_TASK REQUIREMENTS_
Begin at the line containing "faults = [item.Name for item in doc.Objects" and stop at the line containing "nodes[node].hide_render = nodes[node].hide_viewport"; copy those lines exactly, ends included, and nothing else.

* start SOURCE MATERIAL *

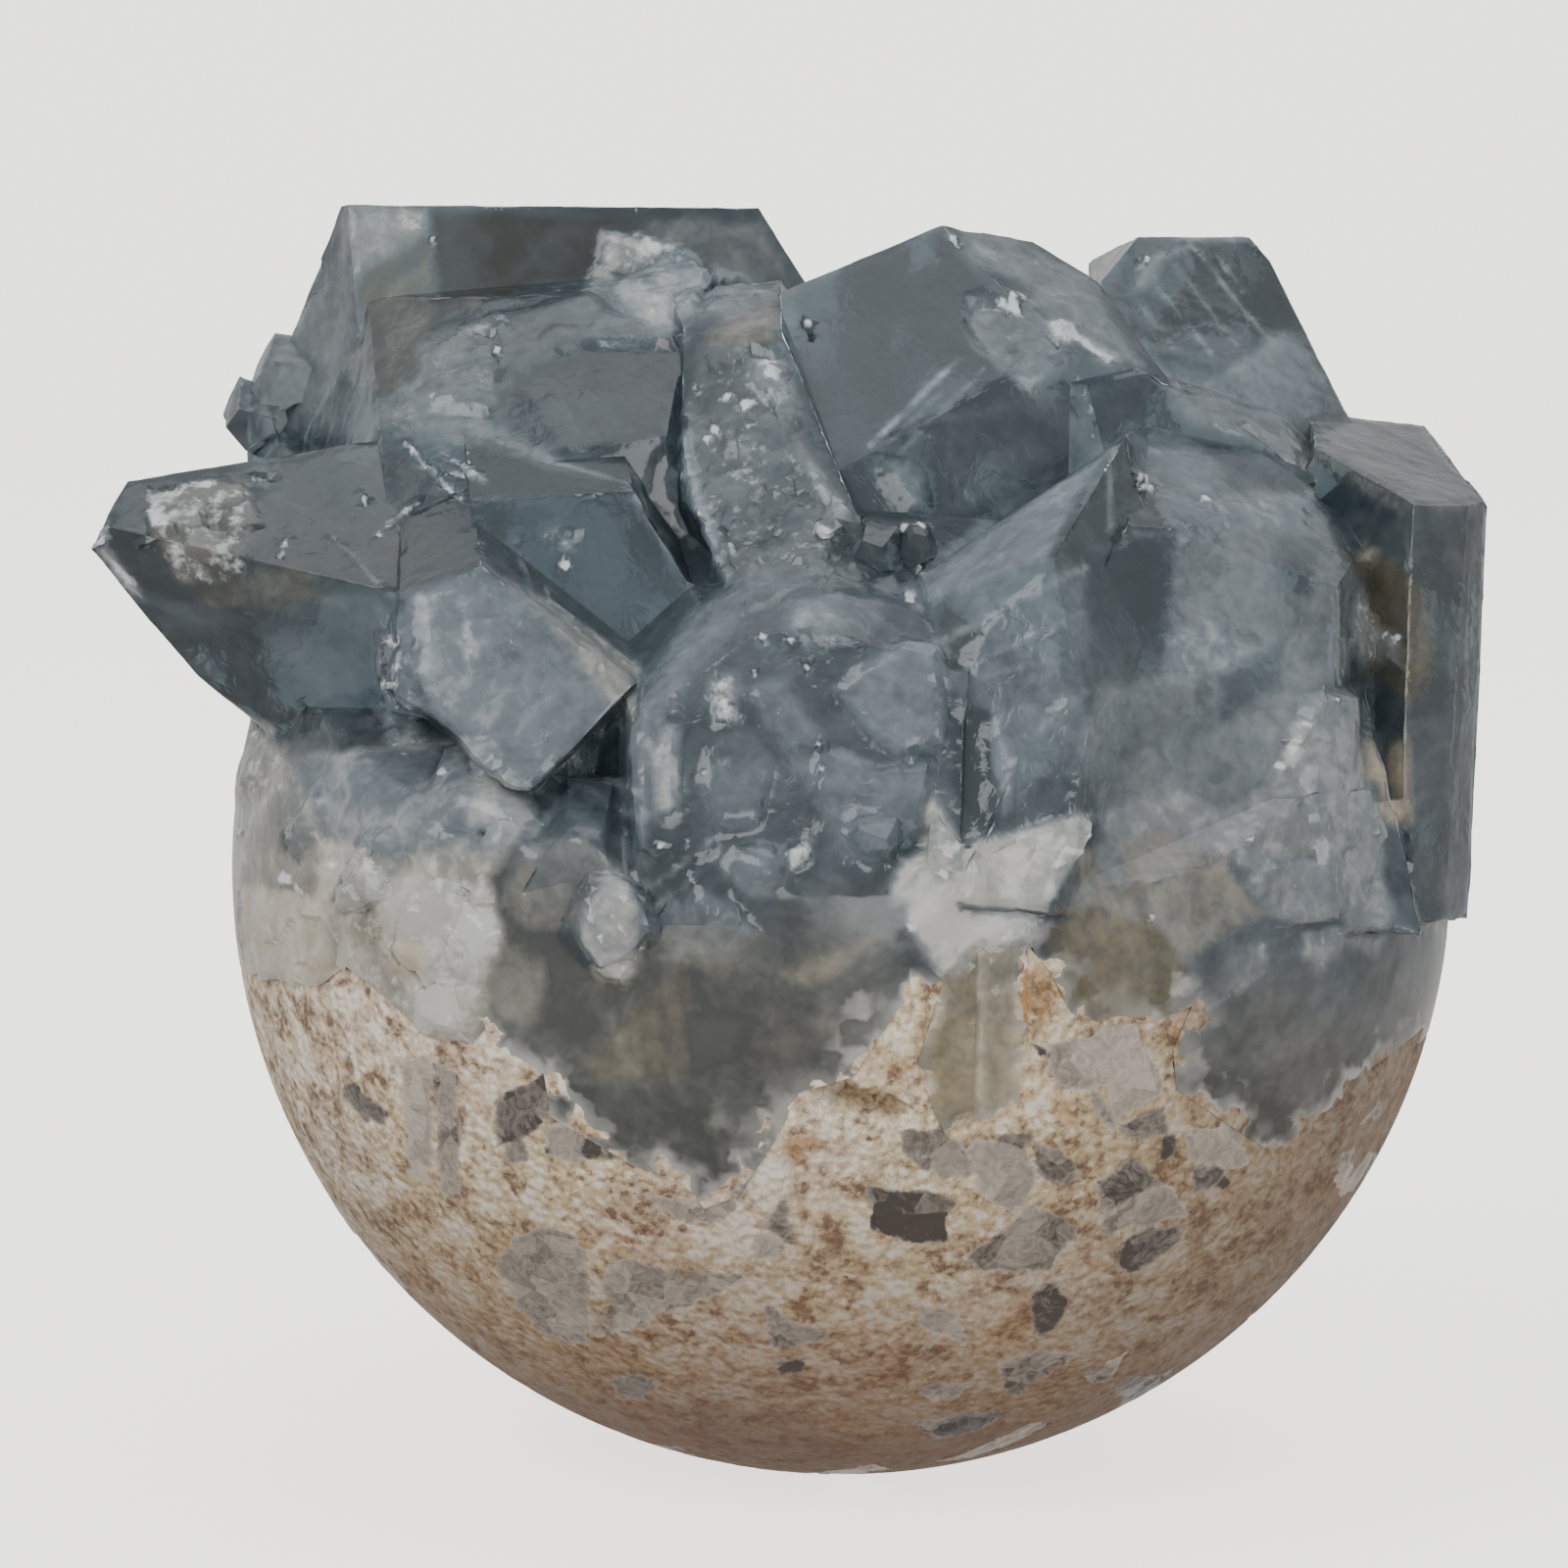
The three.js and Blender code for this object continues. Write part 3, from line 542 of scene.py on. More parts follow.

* end SOURCE MATERIAL *
* start SOURCE MATERIAL *

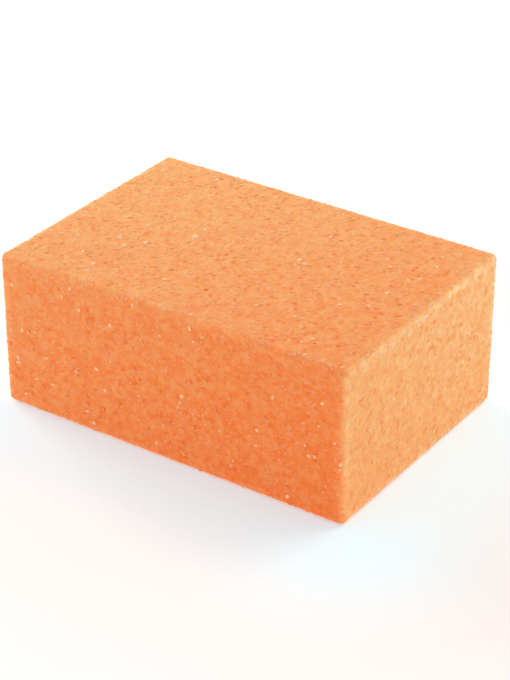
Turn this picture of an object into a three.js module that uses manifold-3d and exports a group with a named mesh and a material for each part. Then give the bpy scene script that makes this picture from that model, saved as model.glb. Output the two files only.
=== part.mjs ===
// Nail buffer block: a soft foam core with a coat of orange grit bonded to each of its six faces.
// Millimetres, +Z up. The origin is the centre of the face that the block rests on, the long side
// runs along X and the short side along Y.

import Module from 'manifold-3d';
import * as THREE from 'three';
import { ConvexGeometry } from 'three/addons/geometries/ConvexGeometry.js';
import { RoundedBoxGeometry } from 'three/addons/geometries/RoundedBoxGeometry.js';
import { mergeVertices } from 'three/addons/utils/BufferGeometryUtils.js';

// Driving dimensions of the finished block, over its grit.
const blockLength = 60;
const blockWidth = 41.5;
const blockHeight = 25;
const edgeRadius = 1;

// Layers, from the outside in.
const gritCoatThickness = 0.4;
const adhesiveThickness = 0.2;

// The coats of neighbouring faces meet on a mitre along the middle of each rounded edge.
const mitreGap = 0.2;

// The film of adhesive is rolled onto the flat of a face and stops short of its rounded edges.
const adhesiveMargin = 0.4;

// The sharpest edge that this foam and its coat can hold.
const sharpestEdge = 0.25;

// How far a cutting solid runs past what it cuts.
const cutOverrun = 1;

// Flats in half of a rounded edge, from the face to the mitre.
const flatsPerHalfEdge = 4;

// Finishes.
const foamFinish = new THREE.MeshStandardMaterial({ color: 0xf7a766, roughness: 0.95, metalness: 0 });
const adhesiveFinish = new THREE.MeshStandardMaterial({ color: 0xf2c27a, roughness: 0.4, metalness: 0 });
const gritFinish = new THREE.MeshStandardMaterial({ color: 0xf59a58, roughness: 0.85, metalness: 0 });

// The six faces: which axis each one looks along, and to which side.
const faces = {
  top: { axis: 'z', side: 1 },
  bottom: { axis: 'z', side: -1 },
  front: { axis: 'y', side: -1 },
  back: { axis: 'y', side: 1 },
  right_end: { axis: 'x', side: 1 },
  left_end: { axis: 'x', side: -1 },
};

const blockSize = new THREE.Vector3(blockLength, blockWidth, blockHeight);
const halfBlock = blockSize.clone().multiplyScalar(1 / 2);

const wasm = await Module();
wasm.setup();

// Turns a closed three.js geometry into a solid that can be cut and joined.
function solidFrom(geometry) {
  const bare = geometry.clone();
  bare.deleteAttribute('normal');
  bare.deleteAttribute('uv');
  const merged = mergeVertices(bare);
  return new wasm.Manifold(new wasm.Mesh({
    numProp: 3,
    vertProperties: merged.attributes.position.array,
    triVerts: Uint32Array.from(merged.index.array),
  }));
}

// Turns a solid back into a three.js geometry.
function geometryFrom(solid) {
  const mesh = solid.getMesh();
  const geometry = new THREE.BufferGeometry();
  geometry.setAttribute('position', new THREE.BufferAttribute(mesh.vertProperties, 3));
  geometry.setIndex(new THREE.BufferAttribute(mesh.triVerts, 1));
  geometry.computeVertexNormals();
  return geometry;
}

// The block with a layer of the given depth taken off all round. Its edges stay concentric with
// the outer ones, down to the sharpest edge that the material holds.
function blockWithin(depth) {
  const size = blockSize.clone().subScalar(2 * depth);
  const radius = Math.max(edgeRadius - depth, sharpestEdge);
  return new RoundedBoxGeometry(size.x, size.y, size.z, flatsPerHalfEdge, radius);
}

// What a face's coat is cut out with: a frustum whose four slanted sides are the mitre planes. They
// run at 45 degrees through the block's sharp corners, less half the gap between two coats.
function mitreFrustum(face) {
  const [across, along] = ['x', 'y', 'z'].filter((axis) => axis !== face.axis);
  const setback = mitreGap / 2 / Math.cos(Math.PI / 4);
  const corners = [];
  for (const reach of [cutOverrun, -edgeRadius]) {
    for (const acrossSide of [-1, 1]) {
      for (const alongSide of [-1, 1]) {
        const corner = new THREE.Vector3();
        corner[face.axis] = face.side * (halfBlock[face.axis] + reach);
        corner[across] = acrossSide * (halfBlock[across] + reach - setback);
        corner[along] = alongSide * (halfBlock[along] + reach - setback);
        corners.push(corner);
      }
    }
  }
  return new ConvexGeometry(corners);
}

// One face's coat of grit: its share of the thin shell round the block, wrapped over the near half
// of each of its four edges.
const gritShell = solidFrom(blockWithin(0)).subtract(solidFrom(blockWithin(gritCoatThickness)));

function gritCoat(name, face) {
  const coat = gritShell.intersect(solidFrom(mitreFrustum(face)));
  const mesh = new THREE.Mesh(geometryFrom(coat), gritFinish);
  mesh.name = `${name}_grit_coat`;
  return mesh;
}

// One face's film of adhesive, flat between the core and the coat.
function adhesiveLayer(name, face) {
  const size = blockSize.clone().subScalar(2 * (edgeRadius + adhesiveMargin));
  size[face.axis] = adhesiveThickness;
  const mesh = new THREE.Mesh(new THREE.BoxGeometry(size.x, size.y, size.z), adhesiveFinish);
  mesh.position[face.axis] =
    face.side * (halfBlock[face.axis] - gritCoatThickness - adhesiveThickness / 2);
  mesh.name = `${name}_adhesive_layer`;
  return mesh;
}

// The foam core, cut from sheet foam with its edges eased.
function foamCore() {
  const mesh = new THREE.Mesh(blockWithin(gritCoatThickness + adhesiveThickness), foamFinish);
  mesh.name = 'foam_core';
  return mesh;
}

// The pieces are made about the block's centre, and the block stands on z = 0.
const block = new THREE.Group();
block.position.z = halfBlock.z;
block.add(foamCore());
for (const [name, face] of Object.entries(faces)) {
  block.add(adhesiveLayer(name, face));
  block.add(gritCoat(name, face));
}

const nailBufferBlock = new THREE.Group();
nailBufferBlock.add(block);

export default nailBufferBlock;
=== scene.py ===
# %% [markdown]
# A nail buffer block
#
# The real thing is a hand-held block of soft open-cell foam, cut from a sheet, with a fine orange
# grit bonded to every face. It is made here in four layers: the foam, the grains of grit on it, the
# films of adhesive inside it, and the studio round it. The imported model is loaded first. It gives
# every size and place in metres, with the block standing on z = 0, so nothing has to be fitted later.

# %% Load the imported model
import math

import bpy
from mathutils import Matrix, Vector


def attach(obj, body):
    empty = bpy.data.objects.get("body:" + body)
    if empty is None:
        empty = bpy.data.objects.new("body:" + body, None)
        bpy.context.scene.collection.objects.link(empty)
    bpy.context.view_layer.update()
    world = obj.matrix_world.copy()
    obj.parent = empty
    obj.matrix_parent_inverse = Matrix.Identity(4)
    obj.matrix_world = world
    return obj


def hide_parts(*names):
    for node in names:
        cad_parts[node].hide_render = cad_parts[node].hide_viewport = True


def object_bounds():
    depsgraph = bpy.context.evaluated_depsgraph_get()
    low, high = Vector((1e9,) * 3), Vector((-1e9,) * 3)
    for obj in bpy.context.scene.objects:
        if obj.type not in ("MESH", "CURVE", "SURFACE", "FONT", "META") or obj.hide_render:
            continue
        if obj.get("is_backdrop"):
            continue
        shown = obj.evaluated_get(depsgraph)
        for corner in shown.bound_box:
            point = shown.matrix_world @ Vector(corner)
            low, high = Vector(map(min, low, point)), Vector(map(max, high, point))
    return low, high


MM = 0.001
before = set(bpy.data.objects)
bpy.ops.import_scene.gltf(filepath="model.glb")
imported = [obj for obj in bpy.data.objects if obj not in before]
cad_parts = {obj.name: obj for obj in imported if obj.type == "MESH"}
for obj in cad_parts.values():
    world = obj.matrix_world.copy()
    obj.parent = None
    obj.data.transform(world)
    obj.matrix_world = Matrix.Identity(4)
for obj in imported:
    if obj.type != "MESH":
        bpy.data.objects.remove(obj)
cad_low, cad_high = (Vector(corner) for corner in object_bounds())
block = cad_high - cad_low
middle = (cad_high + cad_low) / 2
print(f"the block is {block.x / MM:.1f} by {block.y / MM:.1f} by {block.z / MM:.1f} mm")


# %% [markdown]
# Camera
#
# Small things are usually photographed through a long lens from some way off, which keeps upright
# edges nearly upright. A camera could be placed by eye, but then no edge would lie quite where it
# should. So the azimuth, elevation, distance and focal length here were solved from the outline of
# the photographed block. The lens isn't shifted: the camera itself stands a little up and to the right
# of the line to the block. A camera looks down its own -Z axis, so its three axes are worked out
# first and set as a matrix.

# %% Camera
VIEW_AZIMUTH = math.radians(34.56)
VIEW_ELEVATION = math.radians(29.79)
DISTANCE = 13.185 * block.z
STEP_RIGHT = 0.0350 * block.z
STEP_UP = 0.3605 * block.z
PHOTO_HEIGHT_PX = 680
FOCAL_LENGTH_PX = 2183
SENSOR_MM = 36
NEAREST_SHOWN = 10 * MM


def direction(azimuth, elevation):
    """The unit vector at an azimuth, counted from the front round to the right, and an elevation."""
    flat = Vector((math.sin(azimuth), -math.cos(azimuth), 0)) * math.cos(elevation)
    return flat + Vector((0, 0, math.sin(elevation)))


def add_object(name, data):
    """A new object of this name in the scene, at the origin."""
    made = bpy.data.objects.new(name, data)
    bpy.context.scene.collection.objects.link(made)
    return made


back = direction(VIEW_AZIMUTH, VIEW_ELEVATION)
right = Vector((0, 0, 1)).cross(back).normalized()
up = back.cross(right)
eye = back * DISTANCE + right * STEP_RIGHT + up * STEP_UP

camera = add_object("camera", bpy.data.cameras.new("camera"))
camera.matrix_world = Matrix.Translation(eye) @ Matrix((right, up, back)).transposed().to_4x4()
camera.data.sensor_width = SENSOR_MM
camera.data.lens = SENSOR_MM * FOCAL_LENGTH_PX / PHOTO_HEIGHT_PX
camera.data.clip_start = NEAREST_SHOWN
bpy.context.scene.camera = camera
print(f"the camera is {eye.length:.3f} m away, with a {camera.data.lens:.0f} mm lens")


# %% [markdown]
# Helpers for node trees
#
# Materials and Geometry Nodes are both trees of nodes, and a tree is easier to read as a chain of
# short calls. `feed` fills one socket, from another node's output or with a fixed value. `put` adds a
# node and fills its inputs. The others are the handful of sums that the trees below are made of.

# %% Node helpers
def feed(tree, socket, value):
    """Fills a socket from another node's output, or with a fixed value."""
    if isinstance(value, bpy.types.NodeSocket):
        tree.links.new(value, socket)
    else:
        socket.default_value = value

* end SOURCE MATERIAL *
* start SOURCE MATERIAL *

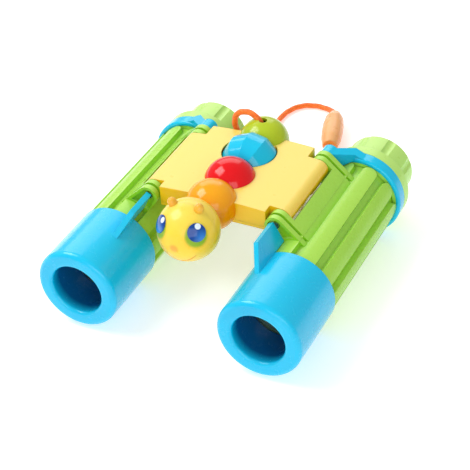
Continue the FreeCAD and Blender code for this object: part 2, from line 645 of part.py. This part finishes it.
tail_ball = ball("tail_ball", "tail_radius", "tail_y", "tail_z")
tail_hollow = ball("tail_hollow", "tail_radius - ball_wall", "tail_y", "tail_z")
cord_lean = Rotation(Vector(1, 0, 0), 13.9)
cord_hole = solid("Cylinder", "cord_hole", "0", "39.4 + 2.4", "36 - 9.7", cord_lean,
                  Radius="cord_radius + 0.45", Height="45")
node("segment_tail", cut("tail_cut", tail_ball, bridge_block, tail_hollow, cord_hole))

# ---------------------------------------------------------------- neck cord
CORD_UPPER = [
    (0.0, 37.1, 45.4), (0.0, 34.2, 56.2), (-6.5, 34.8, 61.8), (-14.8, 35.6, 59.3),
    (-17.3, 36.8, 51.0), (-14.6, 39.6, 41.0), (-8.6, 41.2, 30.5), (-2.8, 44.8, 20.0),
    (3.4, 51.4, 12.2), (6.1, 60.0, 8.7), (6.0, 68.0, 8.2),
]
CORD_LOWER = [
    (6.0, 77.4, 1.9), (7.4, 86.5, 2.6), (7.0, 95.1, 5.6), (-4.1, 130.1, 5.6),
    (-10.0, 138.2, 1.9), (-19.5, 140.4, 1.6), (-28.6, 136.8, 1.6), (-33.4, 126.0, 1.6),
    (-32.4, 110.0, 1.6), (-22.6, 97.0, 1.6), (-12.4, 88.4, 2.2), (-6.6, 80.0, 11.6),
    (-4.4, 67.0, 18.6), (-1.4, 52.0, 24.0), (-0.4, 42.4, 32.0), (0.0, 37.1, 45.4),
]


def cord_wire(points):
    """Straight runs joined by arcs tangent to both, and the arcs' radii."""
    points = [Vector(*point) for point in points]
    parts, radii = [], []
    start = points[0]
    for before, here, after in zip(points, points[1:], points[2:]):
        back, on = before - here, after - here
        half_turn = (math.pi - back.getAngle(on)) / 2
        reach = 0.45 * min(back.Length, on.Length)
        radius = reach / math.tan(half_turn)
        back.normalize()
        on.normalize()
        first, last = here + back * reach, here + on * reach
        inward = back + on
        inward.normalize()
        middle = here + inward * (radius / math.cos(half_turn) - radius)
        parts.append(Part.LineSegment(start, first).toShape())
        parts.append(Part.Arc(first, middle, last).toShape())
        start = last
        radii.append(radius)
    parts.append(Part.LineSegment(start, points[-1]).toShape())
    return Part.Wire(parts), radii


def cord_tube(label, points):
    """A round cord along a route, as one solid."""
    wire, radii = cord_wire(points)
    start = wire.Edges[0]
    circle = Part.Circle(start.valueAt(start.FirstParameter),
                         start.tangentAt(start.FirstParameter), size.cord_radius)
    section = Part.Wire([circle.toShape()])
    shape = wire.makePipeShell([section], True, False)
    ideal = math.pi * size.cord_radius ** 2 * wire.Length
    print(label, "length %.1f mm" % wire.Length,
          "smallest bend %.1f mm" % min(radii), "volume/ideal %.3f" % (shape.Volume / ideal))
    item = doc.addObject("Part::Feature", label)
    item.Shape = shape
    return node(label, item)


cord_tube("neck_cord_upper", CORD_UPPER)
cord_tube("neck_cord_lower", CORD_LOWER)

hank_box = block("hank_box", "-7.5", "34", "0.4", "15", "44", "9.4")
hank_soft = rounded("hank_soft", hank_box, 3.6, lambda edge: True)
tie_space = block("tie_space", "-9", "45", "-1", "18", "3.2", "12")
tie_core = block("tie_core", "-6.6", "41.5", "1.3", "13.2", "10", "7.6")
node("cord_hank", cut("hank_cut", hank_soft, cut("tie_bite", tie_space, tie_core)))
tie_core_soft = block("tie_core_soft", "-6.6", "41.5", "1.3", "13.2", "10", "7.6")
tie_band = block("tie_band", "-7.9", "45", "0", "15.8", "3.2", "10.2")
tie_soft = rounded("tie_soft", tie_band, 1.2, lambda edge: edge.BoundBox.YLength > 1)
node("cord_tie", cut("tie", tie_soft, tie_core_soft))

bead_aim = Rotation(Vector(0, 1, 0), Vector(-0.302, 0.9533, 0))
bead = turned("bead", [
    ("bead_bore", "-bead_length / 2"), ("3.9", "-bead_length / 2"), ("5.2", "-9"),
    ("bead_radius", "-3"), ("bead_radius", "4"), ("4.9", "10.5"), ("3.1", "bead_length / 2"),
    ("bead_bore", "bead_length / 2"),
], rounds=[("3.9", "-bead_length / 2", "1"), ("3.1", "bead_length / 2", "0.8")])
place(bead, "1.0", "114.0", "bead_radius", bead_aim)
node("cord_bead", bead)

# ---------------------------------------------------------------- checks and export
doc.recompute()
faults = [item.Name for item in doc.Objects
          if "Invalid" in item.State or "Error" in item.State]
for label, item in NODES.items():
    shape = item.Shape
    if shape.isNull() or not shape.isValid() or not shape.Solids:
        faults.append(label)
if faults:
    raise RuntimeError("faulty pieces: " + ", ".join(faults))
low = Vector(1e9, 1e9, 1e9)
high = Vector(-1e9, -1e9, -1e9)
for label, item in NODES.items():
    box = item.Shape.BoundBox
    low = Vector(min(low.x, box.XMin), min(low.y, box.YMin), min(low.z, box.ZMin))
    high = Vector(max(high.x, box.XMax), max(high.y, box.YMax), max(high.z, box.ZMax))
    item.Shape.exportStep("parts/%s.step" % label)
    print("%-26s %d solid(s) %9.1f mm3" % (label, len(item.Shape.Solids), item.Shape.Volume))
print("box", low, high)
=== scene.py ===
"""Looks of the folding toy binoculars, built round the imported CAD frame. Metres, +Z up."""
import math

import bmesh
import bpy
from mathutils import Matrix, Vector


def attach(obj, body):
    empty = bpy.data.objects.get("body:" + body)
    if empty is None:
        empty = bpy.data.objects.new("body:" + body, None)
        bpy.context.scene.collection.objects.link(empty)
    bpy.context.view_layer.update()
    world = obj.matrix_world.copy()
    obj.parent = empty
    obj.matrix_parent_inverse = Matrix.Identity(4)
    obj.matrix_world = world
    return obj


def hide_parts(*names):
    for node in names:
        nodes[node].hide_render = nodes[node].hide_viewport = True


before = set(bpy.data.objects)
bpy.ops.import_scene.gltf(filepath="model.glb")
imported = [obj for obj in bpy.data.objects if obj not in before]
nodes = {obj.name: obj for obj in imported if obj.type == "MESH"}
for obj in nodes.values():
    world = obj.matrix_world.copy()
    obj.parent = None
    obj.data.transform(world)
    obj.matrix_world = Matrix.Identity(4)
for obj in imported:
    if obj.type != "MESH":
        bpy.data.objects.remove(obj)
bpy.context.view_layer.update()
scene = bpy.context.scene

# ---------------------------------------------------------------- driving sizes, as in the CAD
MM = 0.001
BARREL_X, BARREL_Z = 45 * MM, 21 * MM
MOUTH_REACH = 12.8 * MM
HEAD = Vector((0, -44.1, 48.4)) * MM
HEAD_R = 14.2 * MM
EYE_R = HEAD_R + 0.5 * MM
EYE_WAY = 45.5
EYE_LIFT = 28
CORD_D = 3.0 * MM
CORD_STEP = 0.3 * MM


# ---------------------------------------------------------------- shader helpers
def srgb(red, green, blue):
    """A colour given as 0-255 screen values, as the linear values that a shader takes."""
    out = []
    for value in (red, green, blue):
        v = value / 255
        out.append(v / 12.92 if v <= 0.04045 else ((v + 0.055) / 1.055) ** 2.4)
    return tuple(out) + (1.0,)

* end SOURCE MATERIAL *

_CORRECT RESPONSE_
faults = [item.Name for item in doc.Objects
          if "Invalid" in item.State or "Error" in item.State]
for label, item in NODES.items():
    shape = item.Shape
    if shape.isNull() or not shape.isValid() or not shape.Solids:
        faults.append(label)
if faults:
    raise RuntimeError("faulty pieces: " + ", ".join(faults))
low = Vector(1e9, 1e9, 1e9)
high = Vector(-1e9, -1e9, -1e9)
for label, item in NODES.items():
    box = item.Shape.BoundBox
    low = Vector(min(low.x, box.XMin), min(low.y, box.YMin), min(low.z, box.ZMin))
    high = Vector(max(high.x, box.XMax), max(high.y, box.YMax), max(high.z, box.ZMax))
    item.Shape.exportStep("parts/%s.step" % label)
    print("%-26s %d solid(s) %9.1f mm3" % (label, len(item.Shape.Solids), item.Shape.Volume))
print("box", low, high)
=== scene.py ===
"""Looks of the folding toy binoculars, built round the imported CAD frame. Metres, +Z up."""
import math

import bmesh
import bpy
from mathutils import Matrix, Vector


def attach(obj, body):
    empty = bpy.data.objects.get("body:" + body)
    if empty is None:
        empty = bpy.data.objects.new("body:" + body, None)
        bpy.context.scene.collection.objects.link(empty)
    bpy.context.view_layer.update()
    world = obj.matrix_world.copy()
    obj.parent = empty
    obj.matrix_parent_inverse = Matrix.Identity(4)
    obj.matrix_world = world
    return obj


def hide_parts(*names):
    for node in names:
        nodes[node].hide_render = nodes[node].hide_viewport = True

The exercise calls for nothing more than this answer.